ただ、そこから得られる学びはかなり限定されてしまう。NISAやiDeCoによる長期投資をしつつも、小学であっても株を購入して一喜一憂してこそ、その経験はなによりの学びになる。

投資をすると、お金が小人のようにせっせと働くわけではない。投資とは出資だ。なにか価値を生み出そうとしている他の誰かにお金を預けて、その誰かが預けたお金を使って価値を生み出すことができれば、預けたお金に利子がついて返ってくる。本来はただそれだけの仕組みであり、価値を生み出すことが出来なければ損をすることもある。複雑な金融商品も多数存在するし、NISA自体もすぐに理解するのが難しかったりもするが、「お金が働く」のではなく「投資者から集めたお金を使って別の誰かが働く」のだ。どんな金融商品でもリスクはあり、濡れ手で粟のようなうまい話は存在しない。

成功も失敗も学びとなるので、そこから得られる価値まで考えれば決して損はしない。

学びと成長を意識しているか

お金は働いてはくれない。働くのは自分自身か、または別の誰かだ。

自分が働くのなら、成長を意識することでどんな仕事でも成長できる。そして自身が成長すれば、生み出す価値を高めることができるし、その価値に応じて給料も上がっていく。レベルアップ、キャリアアップにも繋がっていく。

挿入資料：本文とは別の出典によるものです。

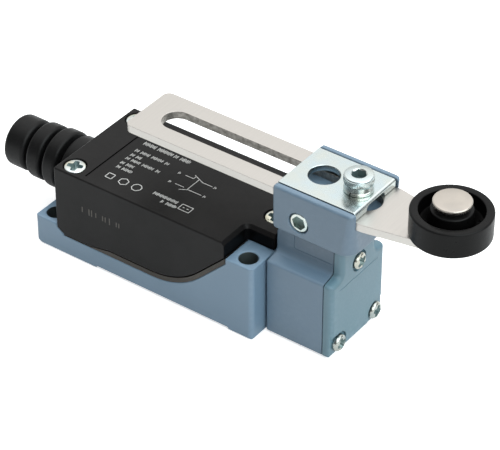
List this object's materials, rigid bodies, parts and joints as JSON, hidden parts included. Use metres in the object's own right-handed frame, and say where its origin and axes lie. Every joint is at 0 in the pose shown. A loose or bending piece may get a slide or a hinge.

別の誰かに働いてもらう場合であっても、投資について学ぶ姿勢をもてば、短期的に損をすることはあっても中長期的にはリスクを減らすことが出来る。普段の仕事では得られない知識や経験もできるし、逆に仕事の価値を高めるための気づきを得られることだってある。

だがいずれにせよ、必要なのは自身が学び成長しようとする意識だ。何も考えずに与えられた作業をこなす、言われるがままに投資するだけでは何も変わらない。学びと成長の積み重ねが日々の充実にも、将来の幸せにもつながってくる。お金を増やすこと、日々を生きることを第一目的にするのでははもったいない。どうせ限りある時間を使って仕事をするのなら、学び成長するに越したことはない。